Beetaloo, by rights, should be the green movement’s Waterloo, the moment when the progress it has been trying to halt tramples it underfoot.

The science behind fracturing is well established. A three-year study by CSIRO published early this year found fracking had no impact on air or water quality. Standard water treatment techniques reduced levels of geogenic chemicals — contaminants from geological formations — within acceptable limits and water recovered to its pre-fractured state within 40 days.

The NT government ended its moratorium on hydraulic fracturing in 2018 after a scientific study found drilling for shale gas was safe and lucrative, injecting up to $17bn in the NT economy and creating more than 500 jobs.

The benefits of a thriving gas industry for the local Indigenous population are indisputable. Mining employs a higher proportion of Indigenous workers than any other industry. The revenue that would accrue to the traditional owners is considerable. The challenge is to distribute it fairly and with regard to the negative effects of sit-down money.

Yet the complexities of land ownership remain one of the biggest barriers to extracting the wealth buried hundreds of metres underground. In the US the formula was simple, since minerals belong to the landowner.

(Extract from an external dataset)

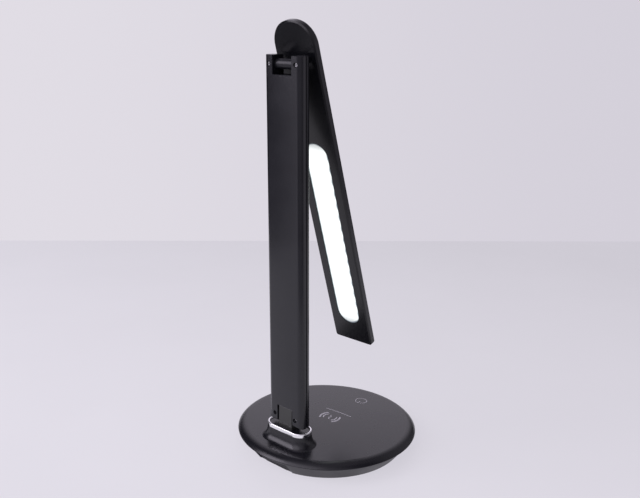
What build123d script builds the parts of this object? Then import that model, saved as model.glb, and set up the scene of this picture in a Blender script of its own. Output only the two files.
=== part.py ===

In Australia, where royalties accrue to state governments, securing consent of landowners for a rig to be placed on their property is somewhat harder. In the early days of coal-seam gas extraction in Queensland, the conflict led to the formation of Lock-the-Gate, an unholy alliance of deep green activists and discontented farmers.

The solution is to grant landowners a share of royalties, the formula effectively applied in the NT.

Yet the process of identifying the rightful owners is far from simple. In the Beetaloo Basin it falls to the Northern Land Council to figure it out.

Armies of anthropologists and cultural experts work for months, even years, on the task, at the mining company’s expense.

The process naturally leads to resentment among those who miss out, generating the grievance hardcore environmentalists from interstate are keen to exploit.

So, not for the first time, Indigenous Australians are collateral in a bigger game, starved of the benefits of modernity on the pretext of saving them.